|(July 29, 2017, 11:10 a.m.) -- Using figures provided by city management, Mayor Robert Garcia emphasized in March, and reiterated via social networks in April, that the City is entering its FY18 budget cycle without a projected deficit (current spending exceeding projected revenue) when in truth city management -- for reasons currently unclear -- didn't follow City financial policy in preparing a proposed FY18 budget...and if it had done so, the City's FY18 budget would show a roughly $7 million deficit.
The jaw-dropping admission -- made publicly on July 25 by city management, not Mayor Garcia -- comes as the incumbent Mayor and five Councilmembers seek re-election in April 2018 (and June if runoffs are required.)
[Scroll down for further.]
As previously reported (first, again) by LBREPORT.com, city management acknowledged at the July 25 meeting of the City Council's Budget Oversight Committee (Mungo, Price, Austin) that instead of using Council-directed "reasonably conservative" projections of expected revenue in keeping with City financial policy, it instead prepared a FY18 budget using "reasonably optimistic" revenue projections.
Management's action, which wasn't authorized by voted Council approval, begat a supposedly balanced budget that concealed a roughly $7 million deficit under current City financial policy that might only surface -- with taxpayer service cuts, increased "fees" or both -- after the Mayor and Council incumbents were safely re-elected. City management and LB's Mayor have no legal power to change City financial policies, which can only be changed with publicly voted approval by LB's City Council.
During a March 14, 2017 Council study session opening FY18 budget proceedings, Assistant Finance Director Lea Eriksen stated: "So, when you pull together Measure A, revenue growth and our initial budget balancing solutions, the good news is that FY18 is balanced, so there is no estimated budget shortfall projected for FY18."
Mayor Garcia took the unusual step of interrupting management's presentation to say: "I just think it's important for the Council, and anyone in the public. I know I've been here as a Councilmember and as Mayor and we've never begun a budget cycle without a deficit. And certainly, I know I asked Mr. West if we had started a cycle without a deficit as long as you've been here, and this is our first year. Is that correct? [City Manager West silently indicates yes]...We're entering this budget season with the budget already balanced, which is a huge win."
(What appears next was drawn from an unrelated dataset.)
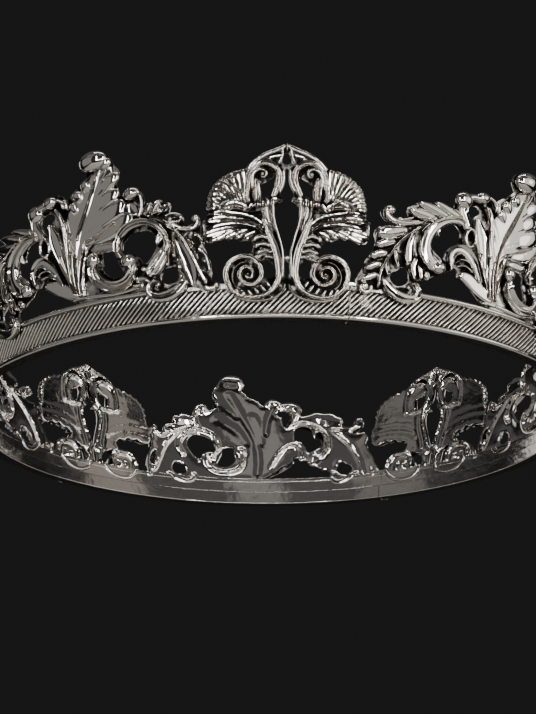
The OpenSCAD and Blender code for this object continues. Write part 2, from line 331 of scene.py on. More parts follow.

But earlier in management's presentation, Ms. Eriksen made a statement that Mayor Garcia didn't emphasize: that in preparing the FY18 budget, city management would use "more optimistic insurance and revenue budgeting which will provide for more budgetary resources but also provides for additional budgetary risk and less one-time funds." She also displayed a Power Point slide with bullet points (under the heading "Other Key Projection Assumptions") that mentioned "More optimistic insurance and revenue budgeting."
[Ms. Eriksen also telegraphed that management's proposed FY18 budget "assumes no new costs or services are added." LB taxpayers will find out what that means on Monday July 31, when Mayor Garcia releases the proposed FY18 budget with his recommended actions.]
On March 14, there was no Mayor or Council discussion of what "more optimistic insurance and revenue budgeting" meant. There was no voted Council action (during the non-voting study session) to change the City's financial policy directing use of "reasonably conservative" revenue projections. It's currently unclear at whose direction if any, or with whose knowledge and approval if any, city budget management prepared a FY18 budget contrary to the City's financial policy on this matter.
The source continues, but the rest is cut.